Task to carry out. Your task is to reproduce the material exactly.

Dataset section.
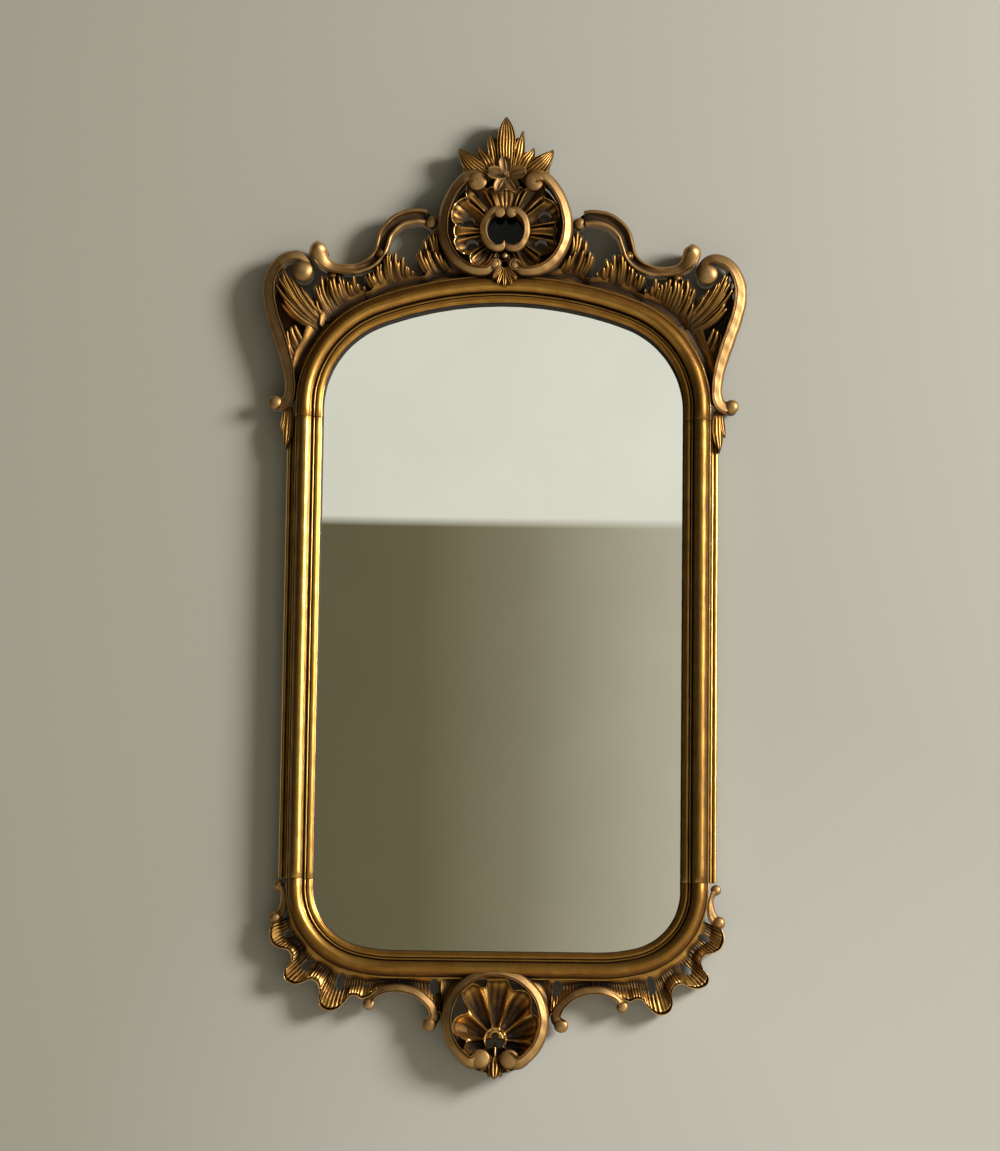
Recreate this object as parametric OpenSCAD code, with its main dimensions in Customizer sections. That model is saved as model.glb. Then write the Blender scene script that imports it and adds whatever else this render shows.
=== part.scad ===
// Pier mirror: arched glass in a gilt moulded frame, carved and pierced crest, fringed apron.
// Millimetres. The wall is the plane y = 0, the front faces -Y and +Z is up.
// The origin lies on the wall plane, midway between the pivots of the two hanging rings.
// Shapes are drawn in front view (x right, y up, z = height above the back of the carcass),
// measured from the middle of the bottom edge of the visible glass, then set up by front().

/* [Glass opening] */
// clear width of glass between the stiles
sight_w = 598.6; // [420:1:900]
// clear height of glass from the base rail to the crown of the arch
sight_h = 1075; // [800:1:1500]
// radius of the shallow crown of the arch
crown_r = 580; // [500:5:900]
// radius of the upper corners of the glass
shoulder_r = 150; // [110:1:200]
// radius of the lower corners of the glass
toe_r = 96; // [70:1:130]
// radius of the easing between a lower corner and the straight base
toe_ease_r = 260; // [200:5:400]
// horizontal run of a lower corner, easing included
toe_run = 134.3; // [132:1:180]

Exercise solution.
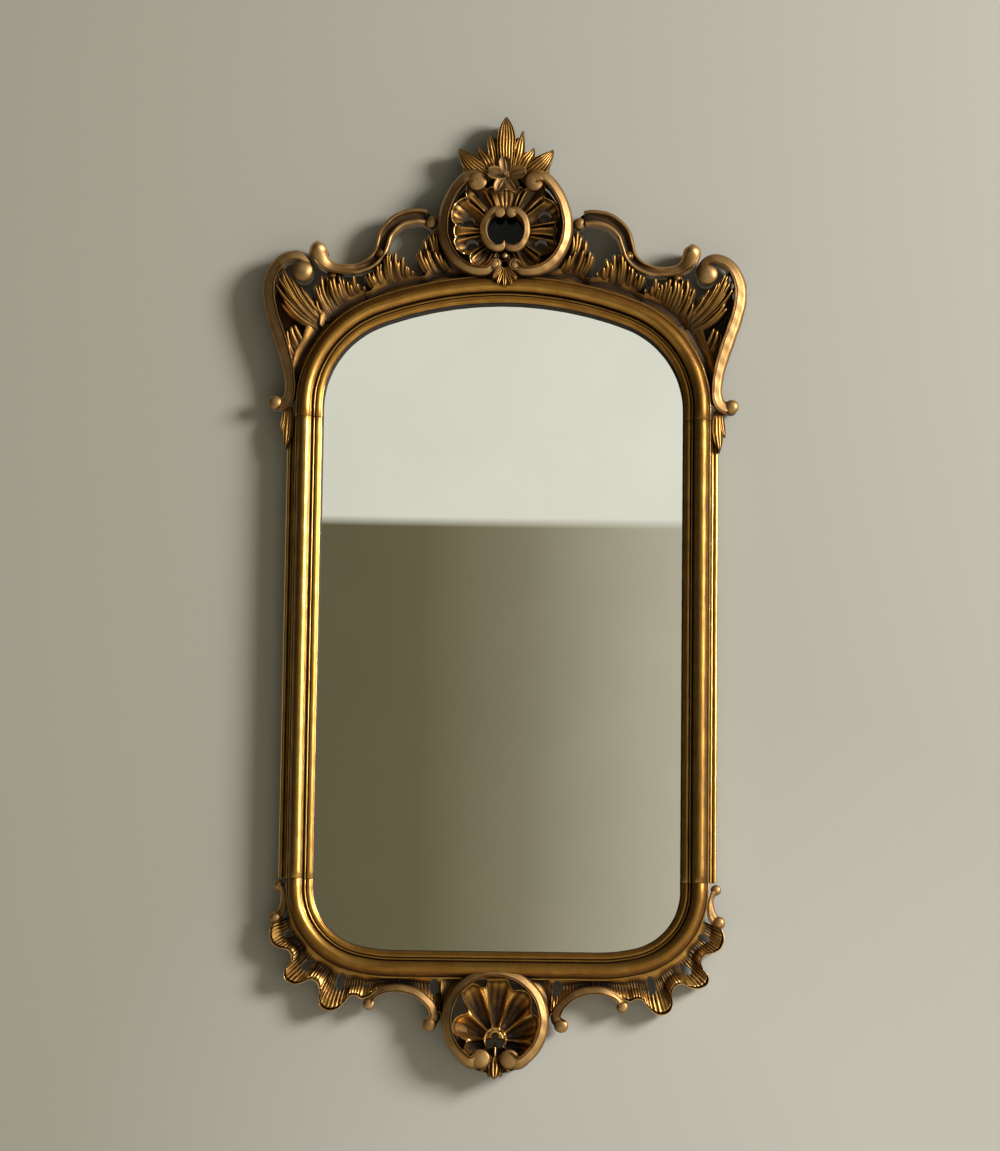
Recreate this object as parametric OpenSCAD code, with its main dimensions in Customizer sections. That model is saved as model.glb. Then write the Blender scene script that imports it and adds whatever else this render shows.
=== part.scad ===
// Pier mirror: arched glass in a gilt moulded frame, carved and pierced crest, fringed apron.
// Millimetres. The wall is the plane y = 0, the front faces -Y and +Z is up.
// The origin lies on the wall plane, midway between the pivots of the two hanging rings.
// Shapes are drawn in front view (x right, y up, z = height above the back of the carcass),
// measured from the middle of the bottom edge of the visible glass, then set up by front().

/* [Glass opening] */
// clear width of glass between the stiles
sight_w = 598.6; // [420:1:900]
// clear height of glass from the base rail to the crown of the arch
sight_h = 1075; // [800:1:1500]
// radius of the shallow crown of the arch
crown_r = 580; // [500:5:900]
// radius of the upper corners of the glass
shoulder_r = 150; // [110:1:200]
// radius of the lower corners of the glass
toe_r = 96; // [70:1:130]
// radius of the easing between a lower corner and the straight base
toe_ease_r = 260; // [200:5:400]
// horizontal run of a lower corner, easing included
toe_run = 134.3; // [132:1:180]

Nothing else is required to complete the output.